Does the bear market in 80% of U.S. stocks now signal that the Internet or our modern-day technology is going to fail for the first time in history to bring the economy into a new era of prosperity? It is technology, we wrote in our annual forecast reports of the early 1990s, that will bring us out of the 1990/1991 recession and into the New World, as we dubbed it before it became an every-day buzzword. The answer, of course, is no—it will not fail to produce the kind of global prosperity in the 2000s that we envision and hope for.
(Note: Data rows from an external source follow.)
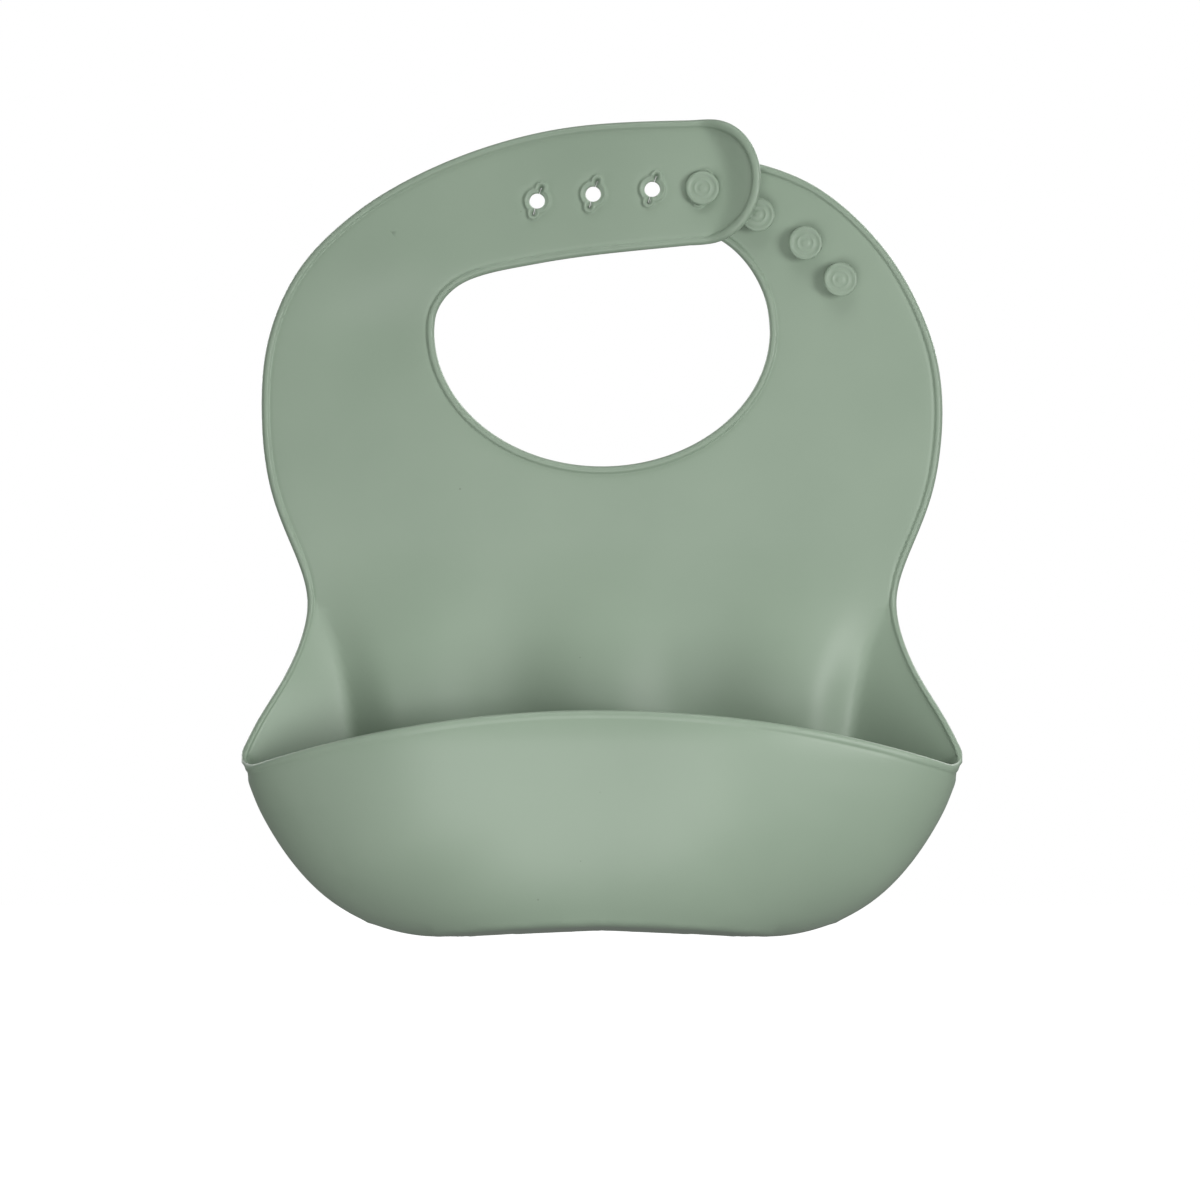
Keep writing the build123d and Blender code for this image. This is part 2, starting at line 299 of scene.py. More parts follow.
def distance(points, parts):
    """How far each point is from the nearest of the segments."""
    out = np.full(len(points), FAR)
    a, d = parts[:, :2], parts[:, 2:] - parts[:, :2]
    square = (d ** 2).sum(1) + TINY
    for start in range(0, len(points), CHUNK):
        p = points[start:start + CHUNK, None, :]
        t = np.clip(((p - a) * d).sum(2) / square, 0, 1)
        gap = np.linalg.norm(p - a - t[..., None] * d, axis=2)
        out[start:start + CHUNK] = gap.min(1)
    return out


def inside(points, loops):
    """Whether each point is inside an odd number of the closed loops."""
    out = np.zeros(len(points), bool)
    x0, z0, x1, z1 = all_segments(loops, True).T
    rise = np.where(z1 == z0, TINY, z1 - z0)
    for start in range(0, len(points), CHUNK):
        x, z = points[start:start + CHUNK, :1], points[start:start + CHUNK, 1:]
        spans = (z0 > z) != (z1 > z)
        left_of = x < x0 + (z - z0) * (x1 - x0) / rise
        out[start:start + CHUNK] = ((spans & left_of).sum(1) % 2) == 1
    return out


def rings(run, distances, closed=False):
    """Points beside a run of points, on both its sides, at the given distances."""
    if closed:
        tangent = np.roll(run, -1, axis=0) - np.roll(run, 1, axis=0)
    else:
        tangent = np.gradient(run, axis=0)
    tangent /= np.linalg.norm(tangent, axis=1)[:, None]
    normal = np.stack([-tangent[:, 1], tangent[:, 0]], 1)
    found = []
    for gap in distances:
        for side in (-1, 1):
            found.append((run + side * gap * normal, gap))
    return found


# ---- triangulated regions ---------------------------------------------------------------------
def row_points(loops, free, holes, seam, lines, crease):
    """Rows of points beside the free edges, keyholes, seam and crease, clear of each other."""
    rim_parts = all_segments(free)
    hole_parts = all_segments(holes, True) if holes else None
    free_parts = np.concatenate([rim_parts, hole_parts]) if holes else rim_parts
    seam_parts = None if seam is None else segments(seam)
    rows = [(p, gap, rim_parts) for run in free for p, gap in rings(run, EDGE_RINGS)]
    rows += [(p, gap, hole_parts) for hole in holes for p, gap in rings(hole, HOLE_RINGS, True)]
    if seam is not None:
        rows += [(p, gap, seam_parts) for p, gap in rings(seam, SEAM_RINGS)]
    if crease is not None:
        rows += [(p, gap, segments(crease)) for p, gap in rings(crease, CREASE_RINGS)]
    kept = []
    for points, gap, own in rows:
        misfit = np.abs(distance(points, own) - gap)
        good = inside(points, loops) & (misfit < ROW_MISFIT[0] + ROW_MISFIT[1] * gap)
        if own is rim_parts and holes:
            good &= distance(points, hole_parts) > HOLE_RINGS[-1]
        if own is seam_parts:
            good &= distance(points, free_parts) > EDGE_RINGS[-1] + ROW_GAP
        elif seam is not None:
            good &= distance(points, seam_parts) > SEAM_GAP
        for line in lines:
            good &= distance(points, segments(line)) > LINE_GAP
        kept.append(points[good])
    return kept


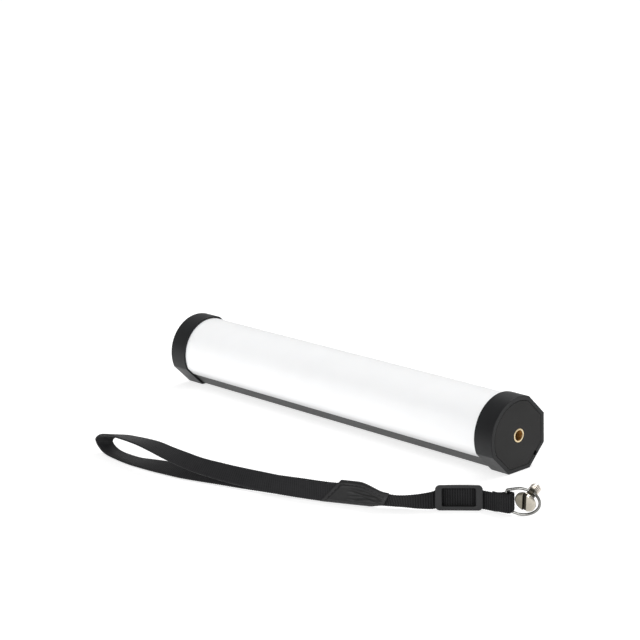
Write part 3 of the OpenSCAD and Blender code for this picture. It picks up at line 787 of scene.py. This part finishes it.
def patch_stitches():
    """Short raised thread stitches along the patch's four sides, front and back."""
    verts, faces = [], []
    along, round_it = 7, 8

    def stitch(a, b, out):
        d = b - a
        wide = d.normalized().cross(out).normalized()
        base = len(verts)
        for i in range(along):
            t = i / (along - 1)
            swell = math.sin(math.pi * (0.08 + 0.84 * t)) ** 0.5
            for k in range(round_it):
                w = 2 * math.pi * k / round_it
                bulge = wide * math.cos(w) * 0.3 + out * math.sin(w) * 0.2
                verts.append(a + d * t + bulge * MM * swell)
        for i in range(along - 1):
            near, far = base + i * round_it, base + (i + 1) * round_it
            for k in range(round_it):
                q = (k + 1) % round_it
                faces.append((near + k, near + q, far + q, far + k))
        faces.append(tuple(base + k for k in range(round_it - 1, -1, -1)))
        faces.append(tuple(base + (along - 1) * round_it + k for k in range(round_it)))

    inset, clear = 1.75, 1.6
    top, bottom = [], []
    x = -17.5
    while x < 22:
        low, high = patch_rims(x)
        for row, z in ((top, high - inset), (bottom, low + inset)):
            left, end = patch_sides(z)
            if left + clear < x < end - clear:
                row.append((x, z))
        x += 0.5
    ends = []
    for end, gap in ((0, 2.1), (1, -1.9)):
        line = []
        z = 2.4
        while z < 11.4:
            line.append((patch_sides(z)[end] + gap, z))
            z += 0.45
        ends.append(line)
    stitch_steps, repeat = 3, 5
    for side in (-1, 1):
        for line in [top, bottom] + ends:
            for i in range(0, len(line) - stitch_steps, repeat):
                span = (line[i], line[i + stitch_steps])
                pts = []
                for x, z in span:
                    half = patch_half(x, z, -side)[0]
                    pts.append(patch_place(x, side * (half + 0.02), z))
                x, z = ((span[0][axis] + span[1][axis]) / 2 for axis in (0, 1))
                out = patch_place(x, side * 4, z) - patch_place(x, side * 3, z)
                stitch(pts[0], pts[1], out.normalized())
    ob = outward(link("patch_stitching", verts, faces))
    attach(ob, "strap")
    return ob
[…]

But what the stock market is telling us, once again, is that one cannot ignore interest rates, and that the new economy still needs the goods and services produced by the old economy. Technology companies alone will not save the world, if you will. They will help bring on the new prosperity, but they won’t solve the problems of high interest rates, soaring fuel costs, the global business cycle of expansion and contraction, and of the chronic problems our global monetary system presents. That monetary system, which has the world dependent on the state of the U.S. dollar as the reserve currency and as a fiat currency not backed by gold but in which much of the world still denominates their debt. A high dollar does not help the distressed economies of the world, and the faster the U.S. economy chugs along and the higher interest rates go, the more it becomes evident of something we observed in our Forecast ’99: Investing During The Void report last year: that the global economy must be considered one large unit comprised of individual component economies, and that one part of that unit cannot ignore the other. If that occurs, that sector becomes out of balance with the other sectors, and problems develop. The good U.S. economy the past year illustrates that perfectly, and again poses the question that, if the economy is so good, then why is the stock market plunging in its worst decline since 1974?